If your child is struggling in school, the best thing to do is to talk to them. Find out if there’s anything you can help them with. Do they need your help in removing distractions, time management, organization, etc.? Offer help and accept it if they refuse. They need to be in the driver’s seat of their future.
Also find out if they are having trouble in school. Do they not get along with a particular teacher or classmate? Is your child being bullied? All these problems can affect your child’s motivation, too.
3. Social stress
For many children, especially adolescent girls, navigating the intricate social scene is a huge stressor.
Because of the amount of time spent with peers and the importance of close interpersonal relationships during early adolescence, social stress becomes particularly salient as a threat to not only motivation, but also psychological well-being10.
Social stress can come from peers or from the experience of pubertal changes. Peer rejection and victimization have been consistently associated with psychological issues in adolescents11.

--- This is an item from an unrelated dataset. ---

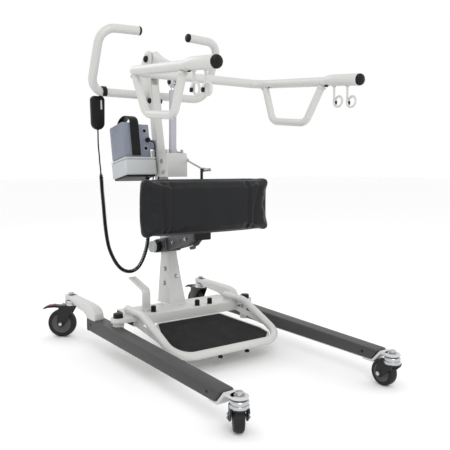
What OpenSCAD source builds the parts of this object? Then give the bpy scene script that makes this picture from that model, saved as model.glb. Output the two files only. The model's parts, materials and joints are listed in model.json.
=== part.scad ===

While parents cannot alleviate their child’s social stress directly, they can certainly lend a sympathetic ear. Being able to hear your child and be there for them no matter what is a huge part of raising well-adjusted children. You can also monitor your child’s social circle in a non-intrusive way to make sure they friends are not associated with deviant behavior such as delinquency, drinking, drug abuse, etc.12.
Allow dopamine-promoting activities
Remember the video games that you hate seeing your child play all the time? It’s actually your kid’s unconscious attempt to boost the dopamine level in their brain13. It makes them feel better. That’s why when you nag about your kid’s gaming, they will play more to replenish their lost motivation. So don’t counteract that good effect by nagging about it.
Parents are often worried about their kids’ addiction to video games. An addiction involves a lack of control over a particular activity to the point of causing harms. If your kid can put down the game console and join the family for dinner, then your child is not addicted.
Video gaming is not bad when done in moderation. A study conducted at Oxford University has found that a moderate level of video game playing (less than 3 hours) does not pose negative effects14.
Besides basic needs such as food and safety, humans are motivated by the desire to have autonomy, competence and relatedness15. Video games, especially multiplayer games, can provide all of those. Players have complete control over the character, they feel accomplished through winning and they can relate to other players.
If you are worried about their excessive playing (more than 3 hours a day), discuss with your child rationally about overuse. Ask your child to come up with a reasonable limit. They have to know that this is done for their well-being, not your need to control.
You can also help your child find other passion and hobbies to get those dopamine boosters. The keyword here is “help”, not “make”. Ultimately, our goal in parenting is to help kids learn to self-regulate so that they will do the right thing even when we’re not around. Allow your child to have control over their own lives and they’ll regain motivation to engage in everyday activities.